For cancer patients, shielded fabrics are crucial in protecting against exposure to harmful radiation during certain treatments, such as microwave ablation. Shielding materials are essential for preventing dangerous radiation exposure for cancer patients during specific treatments. By limiting the amount of harmful radiation that can enter the body, these textiles lessen the chance that healthy tissues will be harmed. The knitted fabric was fabricated using a fourteen-gauge flatbed knitting machine, employing 0.03 mm stainless steel wire sheathed in polyester as the primary material. Graphene and iron oxide nanoparticles were synthesized and systematically deposited onto the fabric surface.
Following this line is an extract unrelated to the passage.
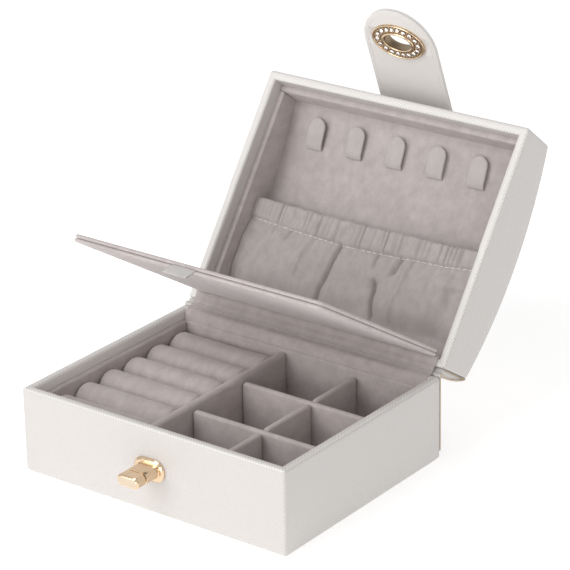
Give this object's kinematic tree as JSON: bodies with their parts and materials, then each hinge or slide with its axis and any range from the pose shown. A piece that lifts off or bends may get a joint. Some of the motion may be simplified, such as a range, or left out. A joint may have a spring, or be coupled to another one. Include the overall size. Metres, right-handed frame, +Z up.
{
  "type": "jewellery box",
  "caption": "Hinged jewellery box in wrapped board with a domed lid, inner cover flap, ring rolls, divided cells, necklace hooks, gathered pocket and a turn-lock strap.",
  "frame": {"origin": "centre of the underside, on the surface the box stands on", "axes": "+Z up, -Y out of the front with the lock, +X to the right seen from the front; the lid is open at rest"},
  "size_m": [0.165, 0.2514, 0.2039],
  "materials": {
    "white_leather": "satin",
    "grey_velvet": "matte",
    "board": "matte",
    "bottom_sheet": "matte",
    "gold_metal": "polished",
    "steel_backing": "satin",
    "glass_stone": "polished",
    "elastic": "matte",
    "pocket_cloth": "matte",
    "ribbon": "satin"
  },
  "bodies": {
    "base": {"bottom_sheet": "bottom_sheet", "base_bottom_board": "board", "base_front_board": "board", "base_rear_board": "board", "base_left_board": "board", "base_right_board": "board", "base_cover": "white_leather", "liner_floor": "grey_velvet", "liner_front": "grey_velvet", "liner_rear": "grey_velvet", "liner_left": "grey_velvet", "liner_right": "grey_velvet", "roll_divider": "grey_velvet", "cross_divider_rear": "grey_velvet", "cross_divider_front": "grey_velvet", "cell_divider_rear": "grey_velvet", "cell_divider_middle": "grey_velvet", "cell_divider_front": "grey_velvet", "base_spine": "white_leather", "base_hinge_velvet": "grey_velvet", "lock_plate": "gold_metal", "lock_backing_plate": "steel_backing", "ring_roll_1": "grey_velvet", "ring_roll_2": "grey_velvet", "ring_roll_3": "grey_velvet", "ring_roll_4": "grey_velvet", "ring_roll_5": "grey_velvet", "ring_roll_6": "grey_velvet"},
    "lid": {"lid_top_board": "board", "lid_front_board": "board", "lid_rear_board": "board", "lid_left_board": "board", "lid_right_board": "board", "lid_cover": "white_leather", "lid_liner_front": "grey_velvet", "lid_liner_rear": "grey_velvet", "lid_liner_left": "grey_velvet", "lid_liner_right": "grey_velvet", "lid_back_panel": "grey_velvet", "pocket_cloth": "pocket_cloth", "pocket_elastic": "elastic", "strap_root": "white_leather", "lid_spine": "white_leather", "lid_hinge_velvet": "grey_velvet", "necklace_hook_1": "grey_velvet", "necklace_hook_2": "grey_velvet", "necklace_hook_3": "grey_velvet", "necklace_hook_4": "grey_velvet", "necklace_hook_5": "grey_velvet"},
    "flap": {"flap_upper_board": "grey_velvet", "flap_lower_board": "grey_velvet", "flap_pull_tab": "ribbon", "flap_hinge_velvet": "grey_velvet"},
    "strap": {"strap_outer": "white_leather", "strap_inner": "white_leather", "eyelet_outer": "gold_metal", "eyelet_inner": "gold_metal", "stones_outer": "glass_stone", "stones_inner": "glass_stone"},
    "knob": {"turn_knob": "gold_metal"}
  },
  "joints": [
    {"name": "lid_hinge", "type": "hinge", "parent": "base", "child": "lid", "pos_m": [0, 0.0675, 0.0474], "axis": [-1, 0, 0], "range_deg": [-126, 0]},
    {"name": "flap_hinge", "type": "hinge", "parent": "lid", "child": "flap", "pos_m": [0, 0.0724, 0.0545], "axis": [-1, 0, 0], "range_deg": [0, 94.1]},
    {"name": "strap_fold", "type": "hinge", "parent": "lid", "child": "strap", "pos_m": [0, 0.16667, 0.14], "axis": [1, 0, 0], "range_deg": [-57, 24.8], "stiffness_Nm_per_rad": 0.1},
    {"name": "knob_turn", "type": "hinge", "parent": "base", "child": "knob", "pos_m": [0, -0.0655, 0.0244], "axis": [0, -1, 0], "range_deg": [0, 90]}
  ],
  "couplings": [
    {"joint": "flap_hinge", "follows": "lid_hinge", "ratio": -0.7468}
  ]
}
Additionally, metal-based conductive inks were applied to assess the electromagnetic shielding efficacy of the conductive ink-treated fabrics. A comprehensive analysis of the surface morphology was conducted, confirming the successful deposition of the nanomaterials and conductive ink. The surface resistance measurements revealed distinct variations across the samples. Notably, the electromagnetic interference (EMI) shielding analysis indicated that the fabric treated with graphene and iron oxide nanoparticles exhibited higher shielding effectiveness compared to other treated samples.